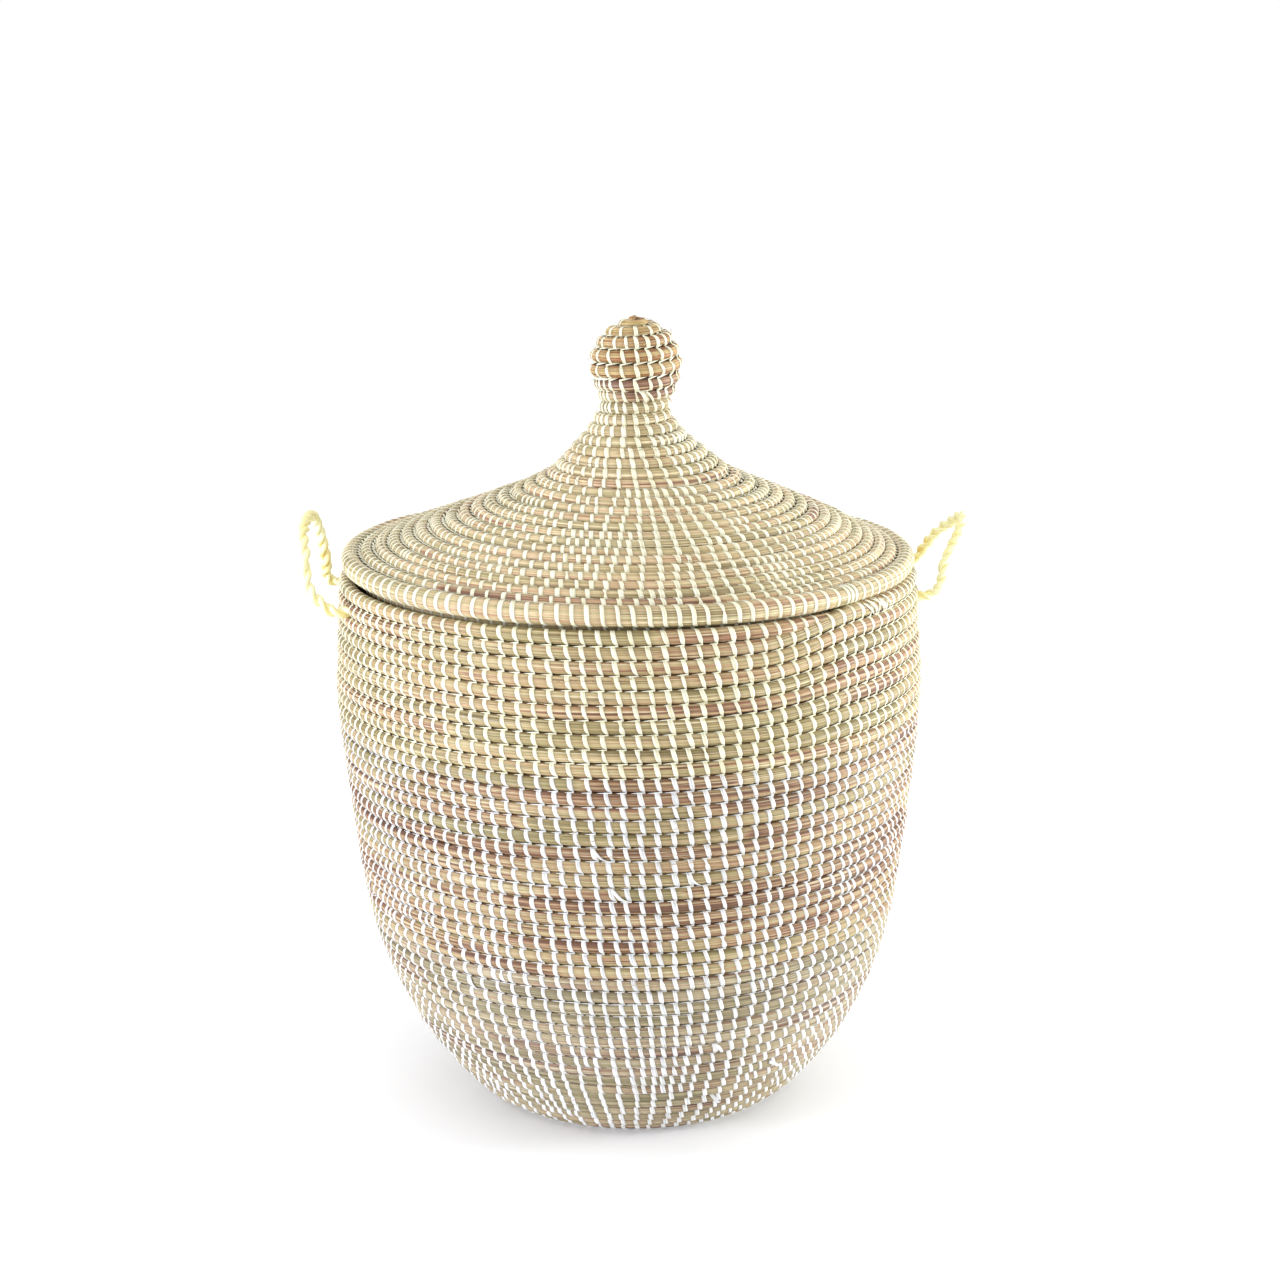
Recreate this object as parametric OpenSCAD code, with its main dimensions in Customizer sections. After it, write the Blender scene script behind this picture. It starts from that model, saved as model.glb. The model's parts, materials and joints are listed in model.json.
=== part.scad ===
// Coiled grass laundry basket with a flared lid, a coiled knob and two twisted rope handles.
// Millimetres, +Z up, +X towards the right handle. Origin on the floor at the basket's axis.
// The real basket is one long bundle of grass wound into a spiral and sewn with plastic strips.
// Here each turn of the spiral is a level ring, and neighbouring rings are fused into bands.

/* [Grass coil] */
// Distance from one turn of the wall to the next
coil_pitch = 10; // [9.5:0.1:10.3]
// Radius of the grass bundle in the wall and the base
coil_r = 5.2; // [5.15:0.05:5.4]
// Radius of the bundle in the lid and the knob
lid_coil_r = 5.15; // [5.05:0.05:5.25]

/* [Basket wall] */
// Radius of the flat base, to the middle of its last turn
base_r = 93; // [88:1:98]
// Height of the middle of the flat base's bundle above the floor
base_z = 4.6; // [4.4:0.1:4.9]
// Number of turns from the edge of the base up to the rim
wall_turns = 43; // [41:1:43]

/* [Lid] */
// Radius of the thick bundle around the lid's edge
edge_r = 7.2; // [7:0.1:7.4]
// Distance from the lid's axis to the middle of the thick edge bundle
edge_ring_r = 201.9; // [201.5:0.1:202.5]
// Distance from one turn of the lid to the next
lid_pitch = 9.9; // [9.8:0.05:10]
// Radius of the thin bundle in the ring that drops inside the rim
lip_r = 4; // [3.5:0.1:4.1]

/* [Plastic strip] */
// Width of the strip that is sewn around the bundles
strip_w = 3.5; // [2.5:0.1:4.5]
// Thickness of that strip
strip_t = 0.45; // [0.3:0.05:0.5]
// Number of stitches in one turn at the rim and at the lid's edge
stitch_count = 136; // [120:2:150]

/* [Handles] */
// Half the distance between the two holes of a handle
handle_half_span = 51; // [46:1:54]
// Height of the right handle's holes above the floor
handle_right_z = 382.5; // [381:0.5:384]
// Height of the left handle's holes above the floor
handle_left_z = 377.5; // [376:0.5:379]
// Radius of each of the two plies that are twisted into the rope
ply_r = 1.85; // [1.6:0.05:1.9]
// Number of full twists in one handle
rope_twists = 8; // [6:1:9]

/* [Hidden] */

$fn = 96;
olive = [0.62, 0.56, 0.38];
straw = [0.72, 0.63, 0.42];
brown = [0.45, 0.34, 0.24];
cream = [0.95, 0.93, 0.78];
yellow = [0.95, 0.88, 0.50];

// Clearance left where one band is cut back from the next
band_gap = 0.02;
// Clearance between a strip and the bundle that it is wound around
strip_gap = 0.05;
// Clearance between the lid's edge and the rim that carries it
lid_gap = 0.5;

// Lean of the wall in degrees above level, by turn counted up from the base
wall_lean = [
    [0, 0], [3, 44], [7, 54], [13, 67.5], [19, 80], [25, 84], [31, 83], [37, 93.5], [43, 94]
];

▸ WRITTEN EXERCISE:
Take the lines above from the first through the one containing "lid_coil_r = 5.15; // [5.05:0.05:5.25]" and reproduce them exactly; include nothing else.

▸ FINAL RESULT:
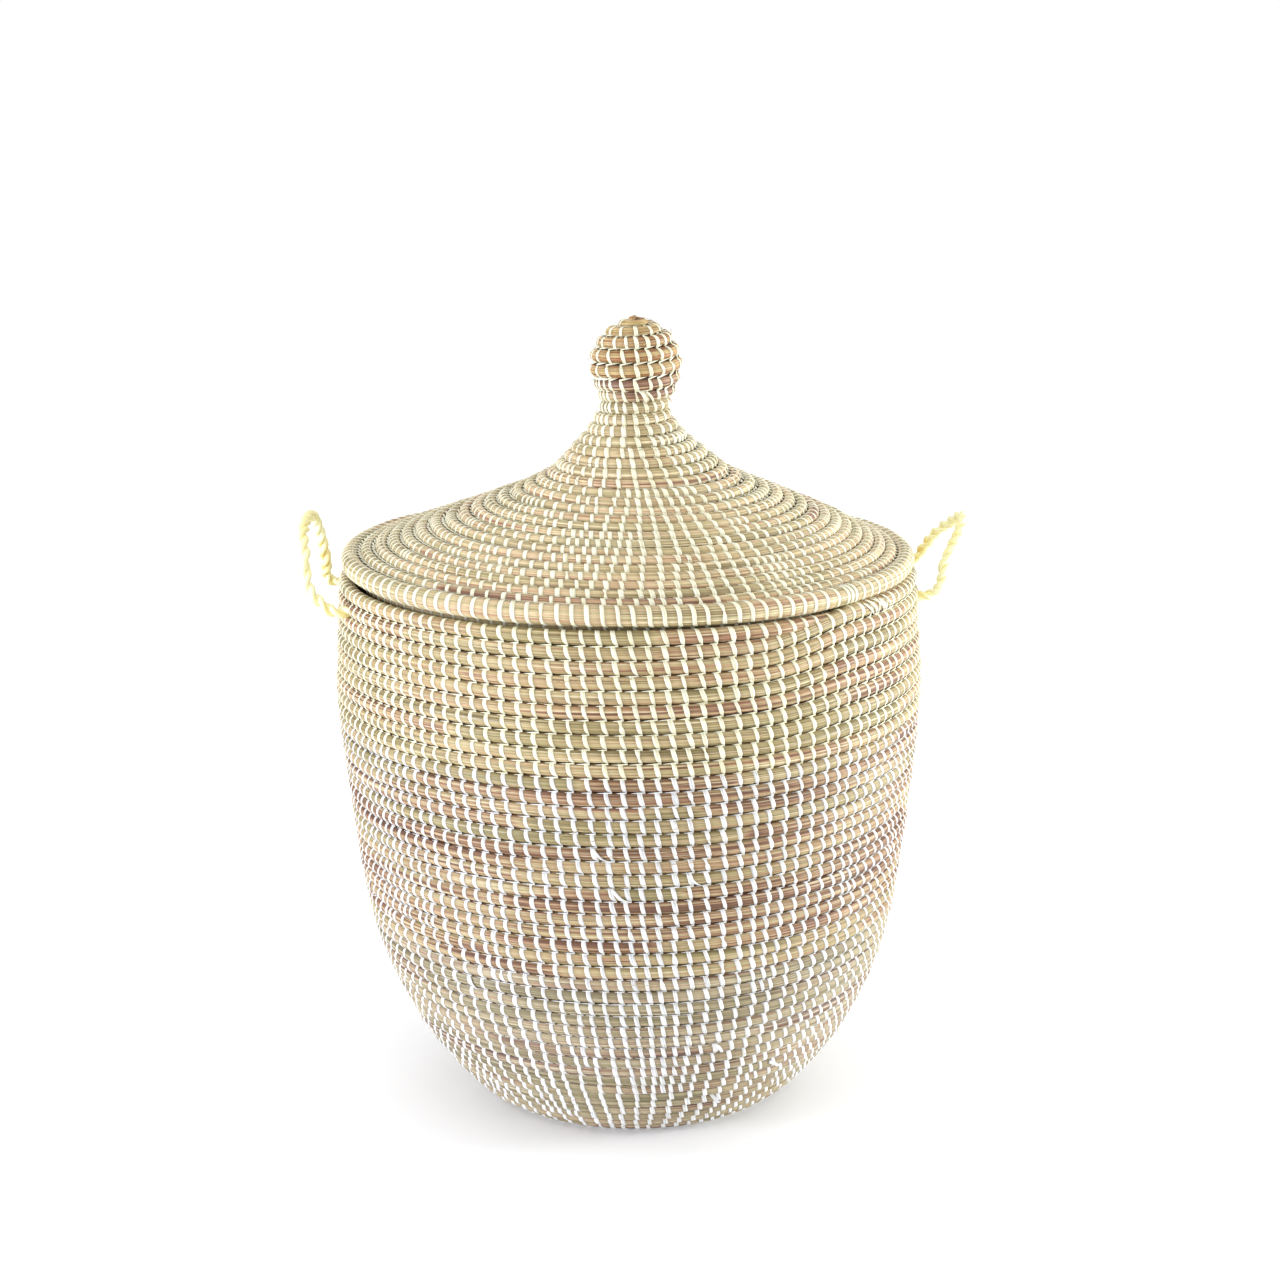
Recreate this object as parametric OpenSCAD code, with its main dimensions in Customizer sections. After it, write the Blender scene script behind this picture. It starts from that model, saved as model.glb. The model's parts, materials and joints are listed in model.json.
=== part.scad ===
// Coiled grass laundry basket with a flared lid, a coiled knob and two twisted rope handles.
// Millimetres, +Z up, +X towards the right handle. Origin on the floor at the basket's axis.
// The real basket is one long bundle of grass wound into a spiral and sewn with plastic strips.
// Here each turn of the spiral is a level ring, and neighbouring rings are fused into bands.

/* [Grass coil] */
// Distance from one turn of the wall to the next
coil_pitch = 10; // [9.5:0.1:10.3]
// Radius of the grass bundle in the wall and the base
coil_r = 5.2; // [5.15:0.05:5.4]
// Radius of the bundle in the lid and the knob
lid_coil_r = 5.15; // [5.05:0.05:5.25]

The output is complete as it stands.